NARROWSBURG — If it’s to be built, a proposed communications tower in the Lackawaxen hamlet should be disguised to look like a 180-foot-tall Eastern white pine tree, according to the Upper Delaware Council (UDC).

Officials say they are not opposed on principle to the towers, for which there has been a recent spate of applications around the river valley, but believe that they should be as non-intrusive visually, as possible.

The UDC on May 3 approved comments on a pending conditional zoning use application by Guaranty Towers, which is before the Lackawaxen Township Supervisors.

UDC Executive Director Bill Douglass said the staff comments were consistent with recent UDC comments on a proposed tower being considered in the New York Town of Delaware.

UDC Project Review Committee chair Harold Roeder of Delaware said he believes the towers are an inevitable change, but that local governments around the valley do have options in dealing with them. He recommended the council sponsor a seminar for town planners to get the word out on how to go about it. “There are things that the towns can do,” he said.

Some of the UDC comments propose: disguising the tower, keeping its lighting use to a minimum, banning any advertising on the tower and assuring lightning protection for nearby Lackawaxen Fire Department recreational facilities.

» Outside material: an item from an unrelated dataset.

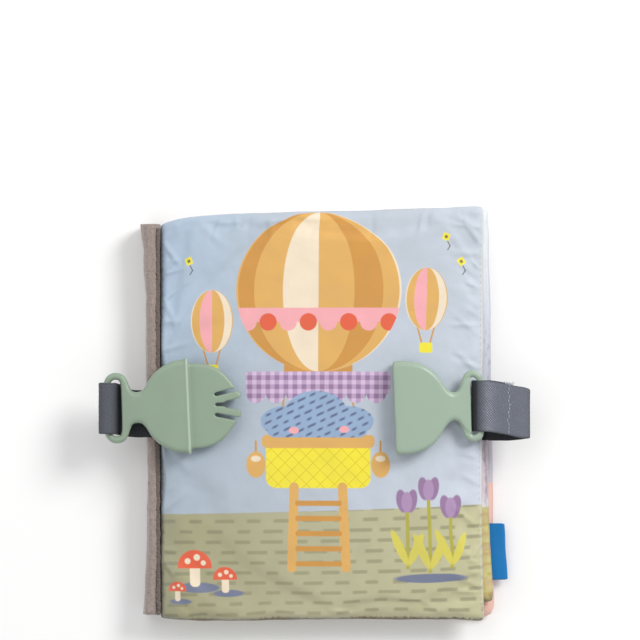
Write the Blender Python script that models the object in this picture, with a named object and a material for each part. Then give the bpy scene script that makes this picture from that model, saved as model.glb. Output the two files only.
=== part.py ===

The Lackawaxen supervisors were scheduled to consider the application at a May 9 public hearing.

In other business last week, NPS Upper Delaware Superintendent Sandra Schultz reported that the NPS has narrowed to one its list of engineering and architectural firms for the design work on the NPS visitor center to be constructed near the Hawks Nest on Route 97. Schultz said the agency is doing reference checks and expects the firm to be “on board,” by June.